Do this.
Below this line is the material. Write out only its lines from the one containing "make_base_trim()" through the one containing "cad_parts[node].hide_render = cad_parts[node].hide_viewport", both kept, exactly.

Working data.
──────

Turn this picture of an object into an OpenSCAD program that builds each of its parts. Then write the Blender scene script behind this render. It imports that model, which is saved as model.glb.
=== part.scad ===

──────

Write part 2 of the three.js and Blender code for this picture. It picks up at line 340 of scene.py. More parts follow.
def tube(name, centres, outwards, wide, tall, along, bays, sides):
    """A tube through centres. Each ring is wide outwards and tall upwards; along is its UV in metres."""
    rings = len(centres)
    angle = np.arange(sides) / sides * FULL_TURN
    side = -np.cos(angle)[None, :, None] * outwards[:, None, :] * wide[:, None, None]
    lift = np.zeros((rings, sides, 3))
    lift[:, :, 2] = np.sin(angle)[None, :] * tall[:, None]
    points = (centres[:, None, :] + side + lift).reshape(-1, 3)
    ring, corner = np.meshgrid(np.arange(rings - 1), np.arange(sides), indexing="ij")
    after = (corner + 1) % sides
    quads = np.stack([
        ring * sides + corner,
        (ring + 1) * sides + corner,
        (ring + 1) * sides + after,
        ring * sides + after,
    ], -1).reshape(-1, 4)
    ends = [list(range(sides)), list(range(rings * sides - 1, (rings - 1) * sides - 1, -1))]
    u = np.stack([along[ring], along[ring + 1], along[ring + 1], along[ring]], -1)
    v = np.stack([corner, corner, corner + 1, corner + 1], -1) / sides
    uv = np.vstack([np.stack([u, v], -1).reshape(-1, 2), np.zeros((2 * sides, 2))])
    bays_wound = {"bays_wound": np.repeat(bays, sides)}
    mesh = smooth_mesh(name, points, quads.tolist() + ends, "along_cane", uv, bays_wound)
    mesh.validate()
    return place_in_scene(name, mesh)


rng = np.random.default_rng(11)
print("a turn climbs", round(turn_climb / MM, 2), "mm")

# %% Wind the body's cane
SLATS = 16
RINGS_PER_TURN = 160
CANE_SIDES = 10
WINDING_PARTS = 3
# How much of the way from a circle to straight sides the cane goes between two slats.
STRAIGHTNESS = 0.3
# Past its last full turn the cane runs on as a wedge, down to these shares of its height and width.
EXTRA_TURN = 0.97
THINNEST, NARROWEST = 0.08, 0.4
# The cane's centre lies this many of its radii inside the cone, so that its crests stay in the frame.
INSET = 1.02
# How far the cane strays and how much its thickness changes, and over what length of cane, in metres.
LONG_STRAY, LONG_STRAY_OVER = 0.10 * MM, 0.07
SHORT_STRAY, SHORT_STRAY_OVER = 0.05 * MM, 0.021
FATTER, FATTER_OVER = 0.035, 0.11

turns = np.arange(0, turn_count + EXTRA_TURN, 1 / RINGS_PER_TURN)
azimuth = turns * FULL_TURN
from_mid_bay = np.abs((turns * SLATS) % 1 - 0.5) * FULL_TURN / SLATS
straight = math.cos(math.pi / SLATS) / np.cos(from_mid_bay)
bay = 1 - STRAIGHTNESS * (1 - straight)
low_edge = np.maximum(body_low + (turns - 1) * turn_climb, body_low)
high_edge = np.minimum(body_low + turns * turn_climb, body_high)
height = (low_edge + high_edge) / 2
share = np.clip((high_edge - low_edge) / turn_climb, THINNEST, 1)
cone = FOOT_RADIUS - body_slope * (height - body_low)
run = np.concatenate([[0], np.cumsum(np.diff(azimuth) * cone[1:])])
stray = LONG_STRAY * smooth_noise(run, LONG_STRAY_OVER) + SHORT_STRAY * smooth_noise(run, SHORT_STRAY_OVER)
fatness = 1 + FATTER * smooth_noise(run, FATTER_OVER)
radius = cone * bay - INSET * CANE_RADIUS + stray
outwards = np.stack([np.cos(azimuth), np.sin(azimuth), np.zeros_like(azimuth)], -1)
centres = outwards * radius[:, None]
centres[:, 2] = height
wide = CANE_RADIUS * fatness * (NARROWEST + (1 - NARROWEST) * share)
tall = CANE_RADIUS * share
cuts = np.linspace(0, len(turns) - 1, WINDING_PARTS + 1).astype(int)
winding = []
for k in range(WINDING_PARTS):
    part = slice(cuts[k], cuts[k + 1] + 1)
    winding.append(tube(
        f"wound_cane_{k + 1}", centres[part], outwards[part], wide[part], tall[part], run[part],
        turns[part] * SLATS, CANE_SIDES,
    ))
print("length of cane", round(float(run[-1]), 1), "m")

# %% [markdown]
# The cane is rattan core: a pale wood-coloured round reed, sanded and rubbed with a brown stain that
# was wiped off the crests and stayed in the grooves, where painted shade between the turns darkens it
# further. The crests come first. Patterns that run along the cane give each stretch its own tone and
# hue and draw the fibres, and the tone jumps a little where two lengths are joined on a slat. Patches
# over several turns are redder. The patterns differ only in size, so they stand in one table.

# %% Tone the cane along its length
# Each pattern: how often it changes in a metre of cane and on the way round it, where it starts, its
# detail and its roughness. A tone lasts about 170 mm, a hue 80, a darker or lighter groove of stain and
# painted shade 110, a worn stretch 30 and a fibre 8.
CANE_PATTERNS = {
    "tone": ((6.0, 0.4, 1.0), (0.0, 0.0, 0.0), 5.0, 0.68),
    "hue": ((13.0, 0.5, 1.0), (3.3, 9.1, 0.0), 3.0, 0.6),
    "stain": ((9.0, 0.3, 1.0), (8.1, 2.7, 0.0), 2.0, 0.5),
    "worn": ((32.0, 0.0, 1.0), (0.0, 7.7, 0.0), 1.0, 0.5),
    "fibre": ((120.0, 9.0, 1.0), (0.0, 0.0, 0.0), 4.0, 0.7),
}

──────

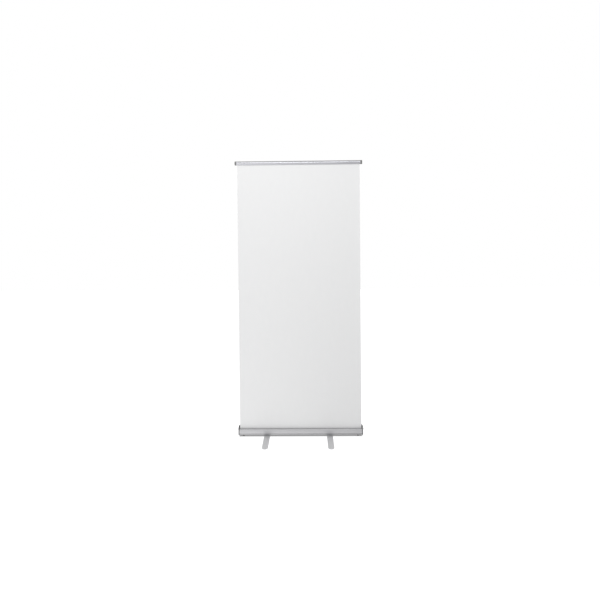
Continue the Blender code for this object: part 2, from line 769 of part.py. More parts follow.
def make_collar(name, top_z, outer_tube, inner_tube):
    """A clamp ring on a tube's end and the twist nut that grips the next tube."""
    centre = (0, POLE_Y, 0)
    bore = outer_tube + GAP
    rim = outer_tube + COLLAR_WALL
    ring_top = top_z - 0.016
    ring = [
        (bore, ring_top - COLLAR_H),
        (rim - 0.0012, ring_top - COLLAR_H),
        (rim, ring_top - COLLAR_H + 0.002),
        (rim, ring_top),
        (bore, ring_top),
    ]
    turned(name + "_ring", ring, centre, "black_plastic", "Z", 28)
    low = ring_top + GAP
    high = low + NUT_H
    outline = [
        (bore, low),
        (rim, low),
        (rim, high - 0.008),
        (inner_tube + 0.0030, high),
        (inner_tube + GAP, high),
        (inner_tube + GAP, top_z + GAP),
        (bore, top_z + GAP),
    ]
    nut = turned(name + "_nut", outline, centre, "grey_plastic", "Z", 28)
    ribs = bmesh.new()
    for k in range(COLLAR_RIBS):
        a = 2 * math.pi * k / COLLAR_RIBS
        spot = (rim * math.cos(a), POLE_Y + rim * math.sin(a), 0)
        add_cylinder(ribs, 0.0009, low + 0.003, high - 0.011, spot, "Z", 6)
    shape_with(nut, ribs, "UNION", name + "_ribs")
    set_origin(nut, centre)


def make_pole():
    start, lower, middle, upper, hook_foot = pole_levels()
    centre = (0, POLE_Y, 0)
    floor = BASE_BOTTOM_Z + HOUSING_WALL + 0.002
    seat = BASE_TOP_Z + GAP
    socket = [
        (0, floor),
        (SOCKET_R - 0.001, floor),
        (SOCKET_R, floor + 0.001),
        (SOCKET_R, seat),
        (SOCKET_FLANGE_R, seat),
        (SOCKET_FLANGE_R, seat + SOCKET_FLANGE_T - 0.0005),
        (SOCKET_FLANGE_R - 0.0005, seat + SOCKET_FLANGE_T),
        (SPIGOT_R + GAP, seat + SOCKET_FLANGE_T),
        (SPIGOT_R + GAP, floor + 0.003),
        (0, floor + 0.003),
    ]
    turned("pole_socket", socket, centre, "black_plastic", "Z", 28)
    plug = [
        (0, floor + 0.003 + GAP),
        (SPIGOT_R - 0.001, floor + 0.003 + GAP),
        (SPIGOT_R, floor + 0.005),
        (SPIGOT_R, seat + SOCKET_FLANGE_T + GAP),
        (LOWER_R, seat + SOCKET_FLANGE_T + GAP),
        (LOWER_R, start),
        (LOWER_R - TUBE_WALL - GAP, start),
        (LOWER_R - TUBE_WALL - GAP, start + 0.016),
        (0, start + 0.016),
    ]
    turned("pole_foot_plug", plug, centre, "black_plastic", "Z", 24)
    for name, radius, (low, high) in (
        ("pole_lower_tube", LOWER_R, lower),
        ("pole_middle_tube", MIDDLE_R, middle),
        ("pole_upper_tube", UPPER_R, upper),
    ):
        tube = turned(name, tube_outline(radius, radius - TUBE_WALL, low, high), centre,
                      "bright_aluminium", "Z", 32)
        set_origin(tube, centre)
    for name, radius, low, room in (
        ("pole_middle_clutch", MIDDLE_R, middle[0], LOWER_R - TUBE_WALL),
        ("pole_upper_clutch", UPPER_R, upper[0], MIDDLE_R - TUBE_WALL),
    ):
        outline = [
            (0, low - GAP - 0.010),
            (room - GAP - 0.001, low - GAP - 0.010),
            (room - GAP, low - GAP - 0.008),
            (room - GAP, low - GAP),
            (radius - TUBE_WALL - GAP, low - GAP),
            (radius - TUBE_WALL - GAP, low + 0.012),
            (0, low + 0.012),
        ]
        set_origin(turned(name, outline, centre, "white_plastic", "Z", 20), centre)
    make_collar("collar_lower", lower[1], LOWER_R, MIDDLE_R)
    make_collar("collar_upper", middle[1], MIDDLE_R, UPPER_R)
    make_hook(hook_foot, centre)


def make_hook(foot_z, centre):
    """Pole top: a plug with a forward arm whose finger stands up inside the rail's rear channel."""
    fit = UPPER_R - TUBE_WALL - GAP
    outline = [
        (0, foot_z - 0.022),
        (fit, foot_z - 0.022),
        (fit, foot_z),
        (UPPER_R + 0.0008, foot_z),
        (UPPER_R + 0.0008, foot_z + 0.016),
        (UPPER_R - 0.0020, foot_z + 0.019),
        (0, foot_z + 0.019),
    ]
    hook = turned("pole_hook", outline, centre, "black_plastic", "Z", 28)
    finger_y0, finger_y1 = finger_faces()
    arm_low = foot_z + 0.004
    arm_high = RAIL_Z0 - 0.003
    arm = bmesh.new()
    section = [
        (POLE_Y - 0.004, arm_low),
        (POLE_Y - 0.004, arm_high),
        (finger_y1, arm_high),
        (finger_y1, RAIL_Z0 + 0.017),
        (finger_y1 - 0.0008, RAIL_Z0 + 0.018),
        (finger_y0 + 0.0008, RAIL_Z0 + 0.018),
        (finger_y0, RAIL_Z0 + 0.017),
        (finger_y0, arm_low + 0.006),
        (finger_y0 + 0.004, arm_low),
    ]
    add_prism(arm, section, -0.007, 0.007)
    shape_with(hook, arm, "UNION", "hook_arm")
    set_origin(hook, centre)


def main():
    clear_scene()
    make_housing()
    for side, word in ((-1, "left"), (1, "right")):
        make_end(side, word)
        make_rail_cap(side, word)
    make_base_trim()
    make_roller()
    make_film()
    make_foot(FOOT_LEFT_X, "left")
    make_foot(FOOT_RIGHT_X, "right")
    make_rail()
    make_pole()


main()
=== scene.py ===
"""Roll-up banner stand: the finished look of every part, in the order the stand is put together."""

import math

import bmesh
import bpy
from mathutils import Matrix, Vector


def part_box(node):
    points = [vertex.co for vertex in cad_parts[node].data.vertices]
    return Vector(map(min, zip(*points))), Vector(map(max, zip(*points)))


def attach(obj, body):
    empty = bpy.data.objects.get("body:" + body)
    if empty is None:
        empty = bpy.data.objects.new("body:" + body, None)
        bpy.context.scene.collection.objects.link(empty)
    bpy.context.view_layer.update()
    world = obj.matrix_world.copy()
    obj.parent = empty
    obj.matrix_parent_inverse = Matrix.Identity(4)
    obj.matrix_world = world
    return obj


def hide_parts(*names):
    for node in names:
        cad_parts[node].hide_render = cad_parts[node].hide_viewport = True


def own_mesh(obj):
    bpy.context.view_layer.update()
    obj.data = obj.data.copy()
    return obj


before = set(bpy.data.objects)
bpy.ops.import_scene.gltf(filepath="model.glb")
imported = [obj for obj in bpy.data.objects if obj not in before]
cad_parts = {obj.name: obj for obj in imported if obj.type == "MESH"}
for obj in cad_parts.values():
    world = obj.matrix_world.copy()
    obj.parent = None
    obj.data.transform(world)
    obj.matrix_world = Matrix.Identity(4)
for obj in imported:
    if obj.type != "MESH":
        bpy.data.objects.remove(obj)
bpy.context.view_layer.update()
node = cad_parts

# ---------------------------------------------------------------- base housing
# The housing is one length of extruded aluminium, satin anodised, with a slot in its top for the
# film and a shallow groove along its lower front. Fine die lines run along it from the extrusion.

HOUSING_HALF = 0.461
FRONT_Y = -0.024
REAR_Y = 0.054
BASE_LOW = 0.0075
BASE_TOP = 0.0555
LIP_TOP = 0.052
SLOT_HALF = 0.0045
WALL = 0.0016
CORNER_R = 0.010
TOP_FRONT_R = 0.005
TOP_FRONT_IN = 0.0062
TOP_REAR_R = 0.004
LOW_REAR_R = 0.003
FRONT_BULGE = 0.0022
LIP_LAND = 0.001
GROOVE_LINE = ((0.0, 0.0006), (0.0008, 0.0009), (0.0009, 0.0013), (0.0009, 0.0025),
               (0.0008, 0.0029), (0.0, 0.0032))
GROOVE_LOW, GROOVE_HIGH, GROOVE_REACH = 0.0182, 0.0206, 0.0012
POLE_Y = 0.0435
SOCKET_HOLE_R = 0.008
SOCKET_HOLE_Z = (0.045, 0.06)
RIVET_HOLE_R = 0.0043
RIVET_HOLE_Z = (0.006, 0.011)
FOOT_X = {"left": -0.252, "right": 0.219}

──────

Solution to the exercise.
    make_base_trim()
    make_roller()
    make_film()
    make_foot(FOOT_LEFT_X, "left")
    make_foot(FOOT_RIGHT_X, "right")
    make_rail()
    make_pole()


main()
=== scene.py ===
"""Roll-up banner stand: the finished look of every part, in the order the stand is put together."""

import math

import bmesh
import bpy
from mathutils import Matrix, Vector


def part_box(node):
    points = [vertex.co for vertex in cad_parts[node].data.vertices]
    return Vector(map(min, zip(*points))), Vector(map(max, zip(*points)))


def attach(obj, body):
    empty = bpy.data.objects.get("body:" + body)
    if empty is None:
        empty = bpy.data.objects.new("body:" + body, None)
        bpy.context.scene.collection.objects.link(empty)
    bpy.context.view_layer.update()
    world = obj.matrix_world.copy()
    obj.parent = empty
    obj.matrix_parent_inverse = Matrix.Identity(4)
    obj.matrix_world = world
    return obj


def hide_parts(*names):
    for node in names:
        cad_parts[node].hide_render = cad_parts[node].hide_viewport = True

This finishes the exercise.